Ashes to Ashes: Ash Wednesday Reflection by Avery Davis Lamb

Fungus on a Dead Tree Credit: Bev Currie

This Ash Wednesday, I’m not going to church. This Ash Wednesday I’ll be in my backyard communing with the Sweetgum, Loblolly Pine, and Crapemyrtle, the priests who know most intimately the cycle of ashes to ashes and dust to dust.

These trees know the smell of soil and ash intimately, as their lives are intertwined with both. A tree’s beginning is at the meeting point of seed and soil, when the conditions of moisture, light, nutrients, and innumerable other factors are ideal. The seed can smell the soil and know just when to crack out of its seed coat. Many species of tree, including the magnificent Giant Sequoia, require the regular presence of fire to sprout. When fire comes through the forest, the miniscule seed is released from its cone, able only then to enter its divine dance with the soil. From ashes and dust.

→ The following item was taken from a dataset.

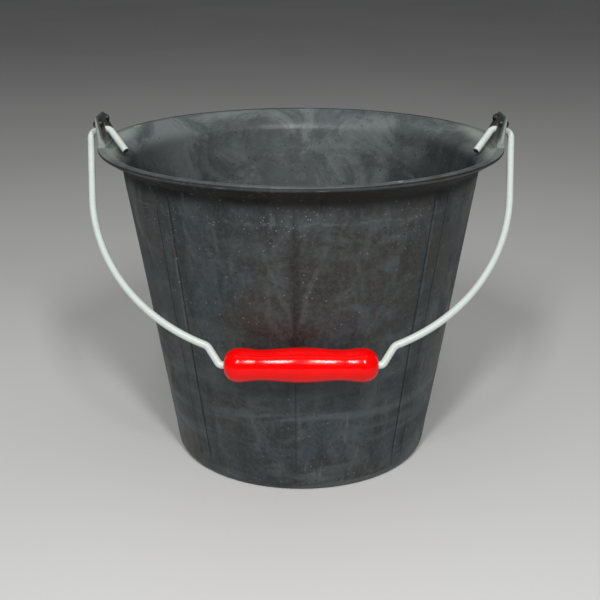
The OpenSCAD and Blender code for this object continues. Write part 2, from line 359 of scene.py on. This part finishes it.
def outside_relief(az, r, z):
    """Radius of the outside at one azimuth with its strips, seams, ribs and slight unevenness."""
    body = wall_zone(z)
    out = r.copy()
    for middle in STRIP_AZIMUTHS:
        d = abs(angle_from(az, middle))
        raised = 1 - smooth_step(np.array(d), STRIP_HALF - STRIP_EDGE, STRIP_HALF)
        groove = bell(d - STRIP_HALF - GROOVE_OFFSET, GROOVE_HALF)
        out += (STRIP_PROUD * raised - GROOVE_DEPTH * groove) * body
    for middle in SEAM_AZIMUTHS:
        out += SEAM_PROUD * bell(angle_from(az, middle), SEAM_HALF) * body
    for middle in LUG_AZIMUTHS:
        if abs(angle_from(az, middle)) < 5:
            rib_and_gusset(az, middle, out, z)
    out += RING_PROUD * bell(z - RING_Z, RING_HALF)
    # The wall of a rubber moulding is never quite true
    a = math.radians(az)
    out += 0.35 * np.sin(3 * a + z / 60) * body + 0.2 * np.sin(7 * a + 1.3 + z / 34) * body
    return out


def groove_shade_and_lines(az, z):
    """Painted shade in the grooves beside the flat strips, with dark lines on the strips and beside the
    seams.
    """
    amount = 0.0
    for middle in STRIP_AZIMUTHS:
        d = abs(angle_from(az, middle)) - STRIP_HALF
        # Painted shade in the groove beside each strip edge, and a fainter dark line on the strip itself
        amount += 0.95 * bell(d - GROOVE_OFFSET, 0.32)
        amount += 0.30 * bell(d + 1.6, 0.40)
    for middle in SEAM_AZIMUTHS:
        # A dark line beside each seam
        amount += 0.45 * bell(angle_from(az, middle) - 0.4, 0.30)
    return amount * wall_zone(z)


# Values of the attribute that tells the material which side of the shell a point is on
OUTSIDE = 0.0
ON_LUG = 0.5
INSIDE = 1.0


def column_painted_shade(az, column, zone, lug_middle):
    """Painted shade down one column of points: under the lip, on the inner faces of the lugs and low
    inside, with the grooves' shade and dark lines.
    """
    r, z = column[:, 0], column[:, 1]
    sideways = math.cos(math.radians(az)) ** 2
    # Painted shadow in a band under the lip, on the outside
    under_lip = smooth_step(z, 232, 243) * (zone == OUTSIDE) * (r < RIM_R - 2.5)
    # Painted shade on the inner faces of the lugs, which face away from the lights
    lug_inside = 0.75 * (np.arange(len(z)) > lug_middle) * (zone == ON_LUG) * smooth_step(z, 259, 264)
    # Painted shade low inside, with more of it high up on the inside towards the lugs
    low_inside = (1 - smooth_step(z, 150, 246)) * 0.35
    low_inside += 0.6 * sideways * (1 - smooth_step(z, 236, 252))
    return under_lip + lug_inside + low_inside * (zone == INSIDE) + groove_shade_and_lines(az, z) * (zone == OUTSIDE)


# Points in one rounded corner of the outside path
CORNER_POINTS = 11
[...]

When is a tree pronounced dead? The question is a mystery to science. There is wisdom in the ambiguity, not knowing when it moves from being itself to being everything else. Because when a tree dies it does not cease to exist. It does not move from the realm of the living into the realm of the dead. When a tree dies, it makes space for the flourishing of more life all around and throughout its body. Through the fungus and microbes, wind and rain, fire and floods, the tree slowly returns to the dirt, offering itself back to everything. To ashes and dust.

These trees might teach us something about Ash Wednesday. Through their death into dust and ashes, they become life, dust and ashes for the flourishing of another. We learn from the trees that dust and ashes are not mere waste to be swept up and forgotten about, reminders that we come ex nihilo and go somewhere beyond this earth. Rather, like the trees, dust and ashes are the divine dirt through which God breathes the breath of being, and the divine dirt to which all beings return when we die.

What if the Ash Wednesday declaration “ashes to ashes and dust to dust” was seen not as an admonition that we come from and will return to nothing, but an invitation that we come from and will return to everything?

This Ash Wednesday, I’ll pass up the charred remains of last year’s leaves in exchange for the composted remains of last year’s leaves. I will go among the sanctuary of the trees, rub some muddy humus between my fingers, make the sign of the cross on my forehead, and mutter to myself “Remember that we are dirt, and to dirt we shall return.”

Avery Davis Lamb is a student, scholar, and activist, studying the intersection of Christianity and the environment at Duke Divinity School and the Nicholas School of the Environment.